If there’s one thing I’ve learned out of all of this, it’s that we don’t own love. Love just is. So it’s not about me being possessive, it’s not about me wanting you (although I do), it’s just about putting the truth out there. The truth being, that after all this time, I still love you so. I can accept the fact that you are not in the same place as me. That’s okay. Because all I want is for you to be happy. That selfish part that exists within all of us says, I want to be the one to make you happy, of course. But I’ve been selfish with you enough. I’m okay being in this on my own. The other weekend, when Rachel and I were both watching the Harry Potter movie marathon that was on TV, I was texting her how much I actually relate to Severus Snape. (“After all this time?” “Always.”) And being that Rach was the one that introduced us, she understands a lot.
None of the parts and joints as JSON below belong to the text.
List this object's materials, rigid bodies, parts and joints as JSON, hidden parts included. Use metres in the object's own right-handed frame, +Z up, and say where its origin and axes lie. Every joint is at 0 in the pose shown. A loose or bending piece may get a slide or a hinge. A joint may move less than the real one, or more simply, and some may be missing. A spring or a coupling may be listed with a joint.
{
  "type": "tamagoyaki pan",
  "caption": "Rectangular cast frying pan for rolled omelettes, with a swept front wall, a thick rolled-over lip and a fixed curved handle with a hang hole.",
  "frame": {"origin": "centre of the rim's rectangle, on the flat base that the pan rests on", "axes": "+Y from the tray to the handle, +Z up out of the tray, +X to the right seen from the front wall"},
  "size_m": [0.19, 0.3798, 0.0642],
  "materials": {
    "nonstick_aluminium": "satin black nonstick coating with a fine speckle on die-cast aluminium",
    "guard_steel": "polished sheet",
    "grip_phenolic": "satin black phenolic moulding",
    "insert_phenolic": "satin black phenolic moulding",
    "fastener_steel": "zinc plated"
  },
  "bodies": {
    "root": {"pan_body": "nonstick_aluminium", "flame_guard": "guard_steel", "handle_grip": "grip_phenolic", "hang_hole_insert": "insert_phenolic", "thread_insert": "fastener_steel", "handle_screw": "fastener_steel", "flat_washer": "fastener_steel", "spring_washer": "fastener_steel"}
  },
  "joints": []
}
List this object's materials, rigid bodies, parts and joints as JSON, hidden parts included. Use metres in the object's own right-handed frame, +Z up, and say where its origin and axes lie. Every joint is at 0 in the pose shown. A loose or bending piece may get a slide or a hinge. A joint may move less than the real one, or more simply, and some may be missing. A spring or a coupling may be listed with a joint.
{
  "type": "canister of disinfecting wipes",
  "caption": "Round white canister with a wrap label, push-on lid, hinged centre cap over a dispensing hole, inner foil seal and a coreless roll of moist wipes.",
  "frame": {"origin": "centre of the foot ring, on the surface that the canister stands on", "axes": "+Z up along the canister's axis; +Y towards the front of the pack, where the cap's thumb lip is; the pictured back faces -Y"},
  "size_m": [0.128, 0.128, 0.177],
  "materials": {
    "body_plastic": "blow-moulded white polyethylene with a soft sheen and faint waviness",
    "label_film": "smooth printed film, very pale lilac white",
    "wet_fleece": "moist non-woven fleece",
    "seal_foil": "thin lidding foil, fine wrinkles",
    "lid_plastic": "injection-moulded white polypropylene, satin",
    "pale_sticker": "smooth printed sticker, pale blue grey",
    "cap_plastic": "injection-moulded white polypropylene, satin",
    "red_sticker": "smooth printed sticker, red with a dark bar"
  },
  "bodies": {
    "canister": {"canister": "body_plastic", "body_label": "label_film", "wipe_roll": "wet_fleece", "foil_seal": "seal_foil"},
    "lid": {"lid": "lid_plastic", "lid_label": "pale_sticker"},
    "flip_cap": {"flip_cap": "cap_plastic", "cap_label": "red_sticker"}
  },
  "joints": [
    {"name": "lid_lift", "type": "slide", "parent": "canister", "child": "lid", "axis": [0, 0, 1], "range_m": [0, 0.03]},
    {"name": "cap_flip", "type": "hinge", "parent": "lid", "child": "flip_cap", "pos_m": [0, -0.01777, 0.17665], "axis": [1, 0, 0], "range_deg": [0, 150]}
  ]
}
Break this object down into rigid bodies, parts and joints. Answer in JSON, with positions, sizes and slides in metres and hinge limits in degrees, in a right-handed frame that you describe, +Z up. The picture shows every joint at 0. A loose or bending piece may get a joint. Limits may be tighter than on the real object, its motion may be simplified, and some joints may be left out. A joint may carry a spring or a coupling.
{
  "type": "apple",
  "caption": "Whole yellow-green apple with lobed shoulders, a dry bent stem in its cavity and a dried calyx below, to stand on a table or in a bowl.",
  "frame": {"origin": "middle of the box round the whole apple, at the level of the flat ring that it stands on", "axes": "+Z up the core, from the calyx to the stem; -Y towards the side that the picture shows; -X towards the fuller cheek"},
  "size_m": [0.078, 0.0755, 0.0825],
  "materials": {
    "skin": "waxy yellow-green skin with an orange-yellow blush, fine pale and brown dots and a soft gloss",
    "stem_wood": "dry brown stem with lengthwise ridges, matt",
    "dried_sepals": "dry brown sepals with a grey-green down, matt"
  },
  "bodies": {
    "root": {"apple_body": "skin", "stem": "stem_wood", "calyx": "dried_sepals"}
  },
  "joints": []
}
She’s one of the few people that know that I’m struggling. I asked her, why can’t I just let go? Insightfully, she told me, it’s always hard to let go of someone that accepted you and the entirety of yourself, and even being your complete self, you still found someone to be highly compatible with.

Either way, I recognize I am willingly breaking my own heart here. I think it’s the first time since we ended that I’m allowing myself to feel any semblance of us again. It’s the first time I’m actually realizing that I’m not over it. Of course, there’s the hidden parts of me that will hope there’s a time and place for us again, somewhere in this universe. But I know there’s a greater likelihood that it won’t happen. It’s painful. It’s hard as hell. But it’s acceptance. I know what we had is long gone, but it’s not forgotten. And for once, I’m okay with feeling this way. I’m okay with sharing it. I’m okay with you knowing. Or not knowing. I’m okay and at peace with my own emotions, as tumultuous and sad as they get sometimes.

Our love will continue to haunt me. Mostly, that old version of myself will continue to haunt me. Thank you for loving me how you did. Thank you for forgiving me when you did. Thank you for understanding me like you did. I will continue to remember you, and keep you in the corners of my heart. Always.